God has created us all beautiful in our own skin. I do not have to have muscular definition to consider myself beautiful.
“You are beautiful for you are fearfully and wonderfully made.”
I am called to take care of my body. If I completely deplete my body now at such a young age, what will be left of it in my older years?
“For physical training is of some value, but godliness has value for all things, holding promise for both the present life and the life to come.”
-1 Timothy 4:8
I can find joy in anything. Joy is a choice. Joy does not just come and go. You choose joy no matter the situation. This summer I will be living with my Dad, step mom, and siblings. It will be new for us all. I am excited that God has granted us this opportunity. This brings me joy. I will get to keep the kids who are 6 and almost 3. I’d say there will be plenty of physical activity there. So, in a way God is still providing me with what I enjoy and also a new journey to embark.

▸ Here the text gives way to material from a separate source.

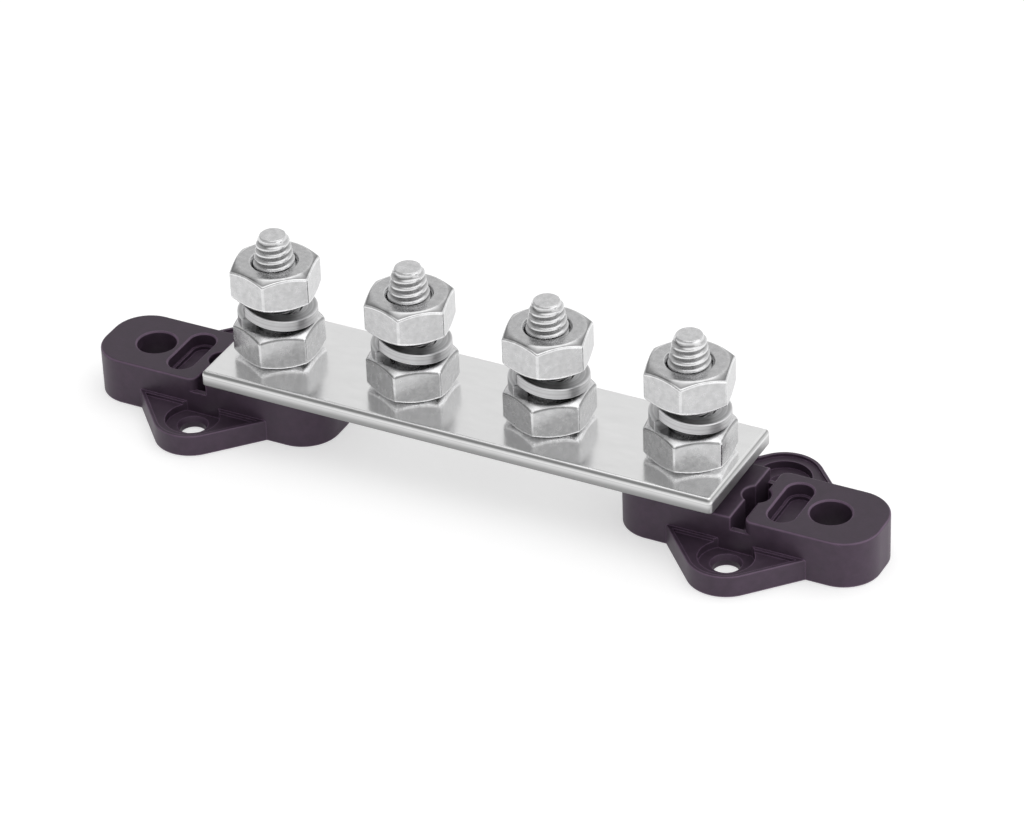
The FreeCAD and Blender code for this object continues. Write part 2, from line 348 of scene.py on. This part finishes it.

It is hard for me to quit lifting weights. Just like it is hard for a senior in high school to play his last game on the football field, to walk off knowing he will never play another football game again. Yes, it is tough. But I CHOOSE joy. Why? Because God sees what I cannot see. HE sees healing in my future, he sees what comes with these new journeys, he has a plan far greater than my own. And for this, I am forever grateful.
Friends, I encourage you to accept hardships with open minds. Try to find the positive in them. Try to hear the Holy Spirits little whispers. Remember that He has a plan far greater than what we could ever imagine.